--- DESCRIPTION OF THE TASK ---
Find the lines that contain the word "with" and copy each one.

--- ITEMS ---
Begin

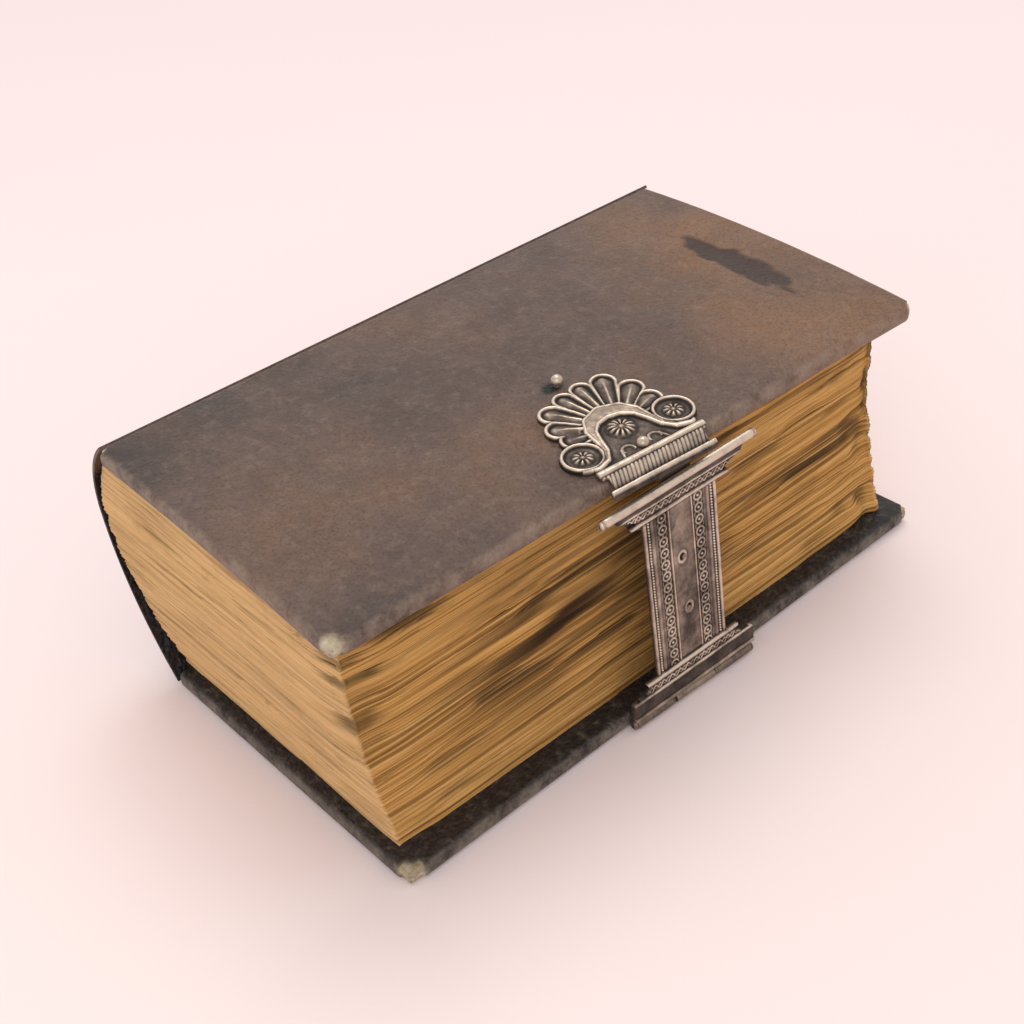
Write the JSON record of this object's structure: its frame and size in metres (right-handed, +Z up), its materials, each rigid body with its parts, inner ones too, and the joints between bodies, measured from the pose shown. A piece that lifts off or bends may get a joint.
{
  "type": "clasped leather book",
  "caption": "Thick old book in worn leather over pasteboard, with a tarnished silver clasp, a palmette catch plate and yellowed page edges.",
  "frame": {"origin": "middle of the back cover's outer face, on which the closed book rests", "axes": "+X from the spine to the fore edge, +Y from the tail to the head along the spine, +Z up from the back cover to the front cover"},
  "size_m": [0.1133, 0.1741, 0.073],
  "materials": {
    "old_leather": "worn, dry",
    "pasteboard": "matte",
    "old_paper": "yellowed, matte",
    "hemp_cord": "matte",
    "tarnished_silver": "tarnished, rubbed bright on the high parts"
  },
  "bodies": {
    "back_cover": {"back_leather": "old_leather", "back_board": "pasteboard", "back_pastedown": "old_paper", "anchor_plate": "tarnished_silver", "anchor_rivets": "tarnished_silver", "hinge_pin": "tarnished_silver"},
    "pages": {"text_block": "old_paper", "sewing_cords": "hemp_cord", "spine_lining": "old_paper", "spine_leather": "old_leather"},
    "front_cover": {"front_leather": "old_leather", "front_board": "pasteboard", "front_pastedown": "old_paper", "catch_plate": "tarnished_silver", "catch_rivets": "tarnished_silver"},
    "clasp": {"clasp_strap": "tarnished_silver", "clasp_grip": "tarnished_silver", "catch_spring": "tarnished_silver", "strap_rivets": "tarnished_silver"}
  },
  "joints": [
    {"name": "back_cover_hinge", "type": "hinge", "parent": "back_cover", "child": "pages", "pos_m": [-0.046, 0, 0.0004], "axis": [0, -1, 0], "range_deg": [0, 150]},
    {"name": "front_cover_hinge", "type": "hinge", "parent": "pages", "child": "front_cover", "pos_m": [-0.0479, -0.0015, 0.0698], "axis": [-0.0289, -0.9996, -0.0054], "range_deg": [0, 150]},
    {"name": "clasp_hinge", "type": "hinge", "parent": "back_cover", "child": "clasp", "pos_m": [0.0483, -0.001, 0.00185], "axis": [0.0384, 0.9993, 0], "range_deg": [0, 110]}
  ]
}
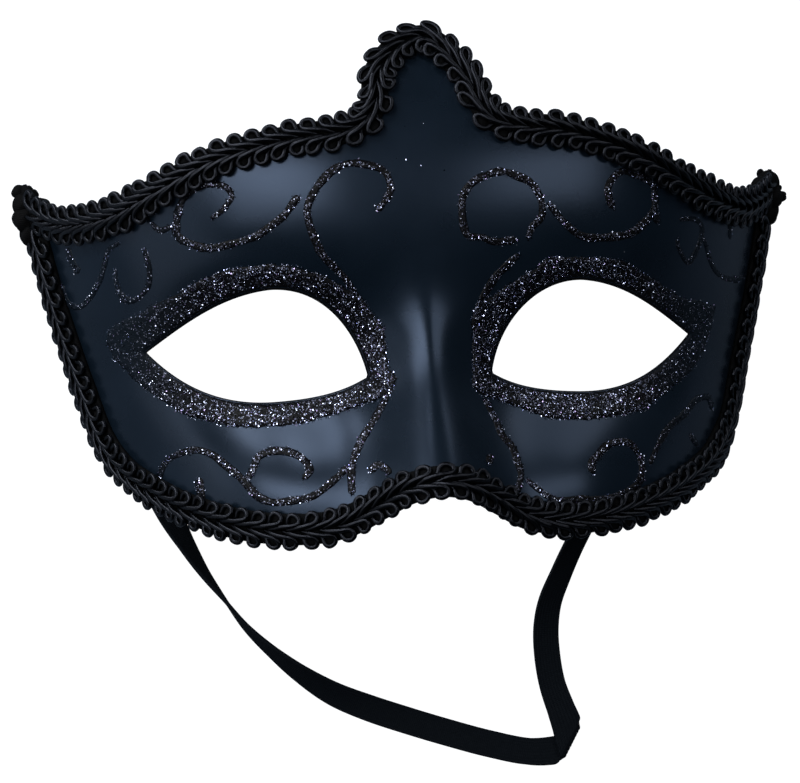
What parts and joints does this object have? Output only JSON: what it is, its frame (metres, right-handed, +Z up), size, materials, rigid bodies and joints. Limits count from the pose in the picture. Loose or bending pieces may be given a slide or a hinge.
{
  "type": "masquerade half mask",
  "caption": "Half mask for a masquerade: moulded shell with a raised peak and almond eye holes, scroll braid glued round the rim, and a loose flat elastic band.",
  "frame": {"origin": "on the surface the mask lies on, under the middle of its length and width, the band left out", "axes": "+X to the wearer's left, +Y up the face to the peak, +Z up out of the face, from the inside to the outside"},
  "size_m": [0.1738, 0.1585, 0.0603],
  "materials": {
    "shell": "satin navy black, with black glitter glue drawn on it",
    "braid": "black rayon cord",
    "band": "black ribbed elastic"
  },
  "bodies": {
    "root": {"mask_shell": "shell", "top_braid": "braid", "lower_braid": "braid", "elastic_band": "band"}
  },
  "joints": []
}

End
Begin

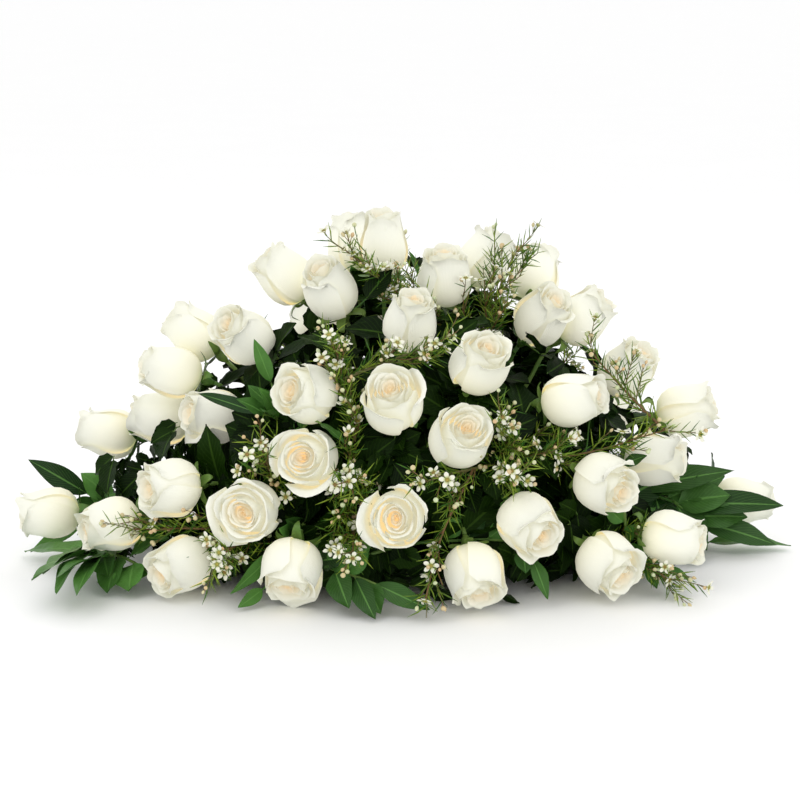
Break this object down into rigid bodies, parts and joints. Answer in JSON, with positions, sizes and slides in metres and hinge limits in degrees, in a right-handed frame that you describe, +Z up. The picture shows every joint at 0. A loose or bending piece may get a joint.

End
Begin

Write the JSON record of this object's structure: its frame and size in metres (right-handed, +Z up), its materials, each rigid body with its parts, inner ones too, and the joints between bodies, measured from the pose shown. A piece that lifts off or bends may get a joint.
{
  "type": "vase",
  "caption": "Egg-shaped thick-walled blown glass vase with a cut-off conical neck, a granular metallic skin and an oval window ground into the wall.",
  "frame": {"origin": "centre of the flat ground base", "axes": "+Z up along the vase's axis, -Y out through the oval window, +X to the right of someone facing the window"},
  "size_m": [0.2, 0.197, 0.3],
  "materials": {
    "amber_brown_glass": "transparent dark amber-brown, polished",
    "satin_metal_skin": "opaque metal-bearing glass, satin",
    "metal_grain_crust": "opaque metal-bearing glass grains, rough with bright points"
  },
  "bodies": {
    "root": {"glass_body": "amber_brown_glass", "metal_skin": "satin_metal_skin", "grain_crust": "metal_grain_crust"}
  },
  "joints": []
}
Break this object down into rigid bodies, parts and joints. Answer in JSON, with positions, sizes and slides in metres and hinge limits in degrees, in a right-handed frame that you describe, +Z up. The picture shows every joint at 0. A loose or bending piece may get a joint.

End

--- RESULT ---
Write the JSON record of this object's structure: its frame and size in metres (right-handed, +Z up), its materials, each rigid body with its parts, inner ones too, and the joints between bodies, measured from the pose shown. A piece that lifts off or bends may get a joint.
  "caption": "Thick old book in worn leather over pasteboard, with a tarnished silver clasp, a palmette catch plate and yellowed page edges.",
  "caption": "Half mask for a masquerade: moulded shell with a raised peak and almond eye holes, scroll braid glued round the rim, and a loose flat elastic band.",
    "shell": "satin navy black, with black glitter glue drawn on it",
Break this object down into rigid bodies, parts and joints. Answer in JSON, with positions, sizes and slides in metres and hinge limits in degrees, in a right-handed frame that you describe, +Z up. The picture shows every joint at 0. A loose or bending piece may get a joint.
Write the JSON record of this object's structure: its frame and size in metres (right-handed, +Z up), its materials, each rigid body with its parts, inner ones too, and the joints between bodies, measured from the pose shown. A piece that lifts off or bends may get a joint.
  "caption": "Egg-shaped thick-walled blown glass vase with a cut-off conical neck, a granular metallic skin and an oval window ground into the wall.",
    "metal_grain_crust": "opaque metal-bearing glass grains, rough with bright points"
Break this object down into rigid bodies, parts and joints. Answer in JSON, with positions, sizes and slides in metres and hinge limits in degrees, in a right-handed frame that you describe, +Z up. The picture shows every joint at 0. A loose or bending piece may get a joint.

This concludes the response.